Rosso à Fontainebleau
Rosso, cultivé et musicien, plut au roi de France, qui fit de lui son premier peintre, lui accordant, par lettres patentes, privilèges et libertés (1532), puis le nomma chanoine de la Sainte-Chapelle. Les décorations de Rosso à Fontainebleau ont presque toutes disparu : Pavillon de Pomone avec Primatice (1532-1535), détruit (connu par une gravure de Fantuzzi et un dessin [copie ?], Vertumne et Pomone, Louvre) ; salle haute du Pavillon des Poesles (1538-1540) ; Galerie basse (1541-1550). Seule subsiste la Galerie François-Ier (1534-1540), altérée au cours des siècles, mais qui offre encore au-dessus du lambris de Scibec de Carpi l'impressionnant décor de ses 12 fresques dédiées à François Ier (complétées par la Danaé de Primatice), dans un fantastique encadrement de stucs d'une extraordinaire variété de motifs où l'ornement joue un rôle privilégié, soulignant ou complétant le sujet de la fresque principale. Parmi tous ces motifs (masques, guirlandes, putti), l'un d'eux, le " cuir " (ainsi surnommé parce qu'il imite les enroulements d'une bande de cuir), connut un succès tout particulier, dû aux graveurs. Rosso exécuta pour le roi une copie de la Léda de Michel-Ange (carton au British Museum). À l'extrémité de la galerie François Ier se trouvait une composition (Bacchus, Vénus et Cupidon), connue aujourd'hui par un tableau conservé au musée du grand-duché du Luxembourg, et qu'admira Spranger.
Le seul tableau certain de cette période est la Pietà d'Écouen (Louvre), peinte pour le connétable Anne de Montmorency (date très discutée : v. 1530-1535). Selon certains auteurs, Rosso aurait également peint en France (v. 1540) la Sainte Famille de Los Angeles (County Museum of Art), souvent aussi attribuée à la période italienne (v. 1521-1524).

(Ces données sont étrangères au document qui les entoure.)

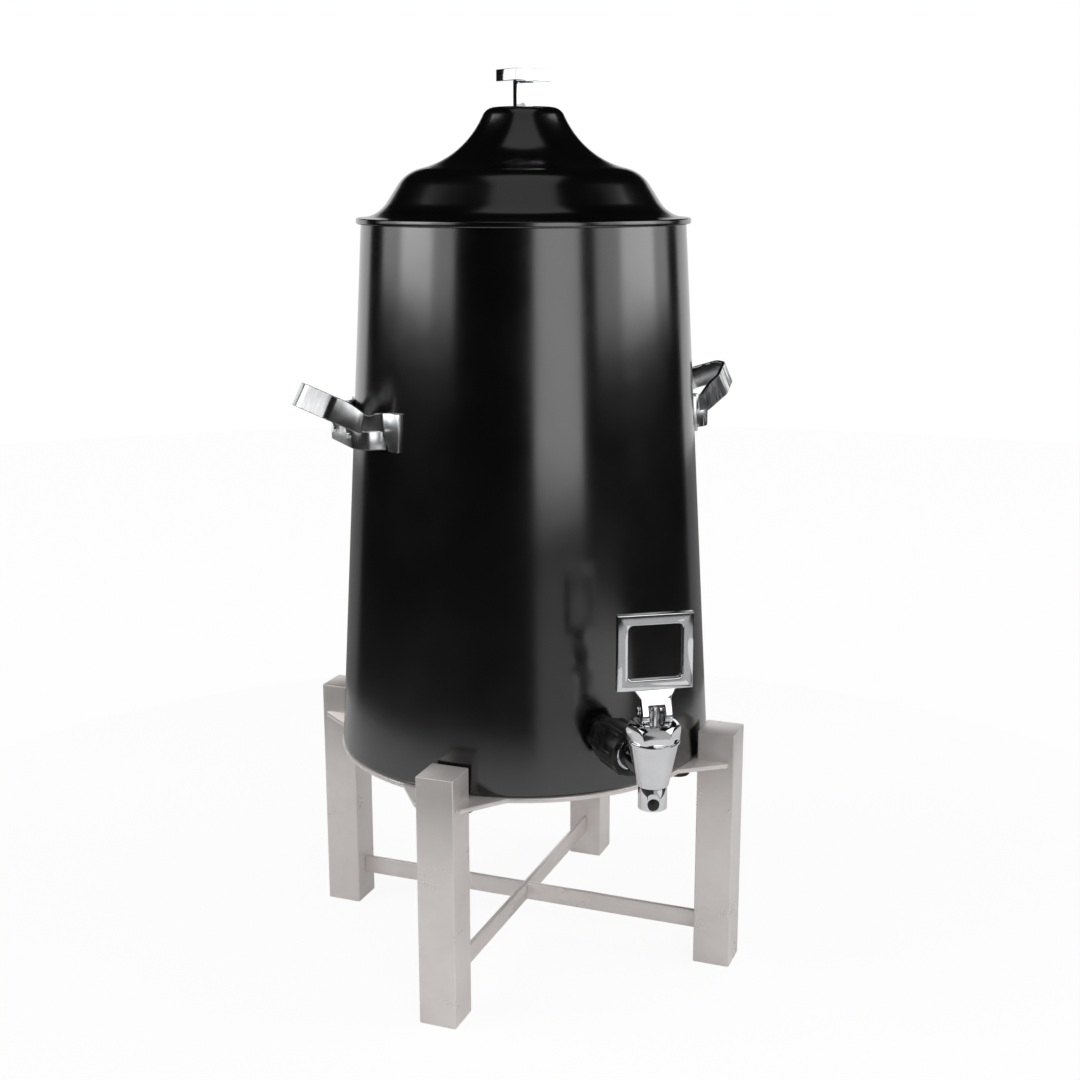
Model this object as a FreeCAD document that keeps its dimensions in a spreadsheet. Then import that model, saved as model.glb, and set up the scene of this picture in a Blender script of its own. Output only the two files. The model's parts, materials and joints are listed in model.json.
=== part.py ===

La gravure nous conserve le souvenir de quelques autres œuvres perdues (Judith), les costumes pour les mascarades, les modèles pour les orfèvres (Fantuzzi, Boyvin) : malheureusement, nous ne connaissons plus les projets de Rosso pour les arcs de l'entrée de Charles Quint ni ses miniatures pour le roi. On conserve de cette période de rares dessins : préparation pour des compositions perdues (Pandore, Paris, E. N. S. B. A.) ou même des sculptures (Projet de tabernacle, British Museum). Le 14 novembre 1540, Rosso s'éteignit, probablement de mort naturelle, contrairement au témoignage de Vasari. L'un des chefs de file du premier maniérisme florentin, il est aussi le fondateur de l'école de Fontainebleau, une personnalité puissante et originale qui se révéla en France un extraordinaire décorateur, introduisant à Fontainebleau un répertoire et un style nouveaux. Diffusée par la gravure, son œuvre exerça, une influence capitale à travers l'Europe.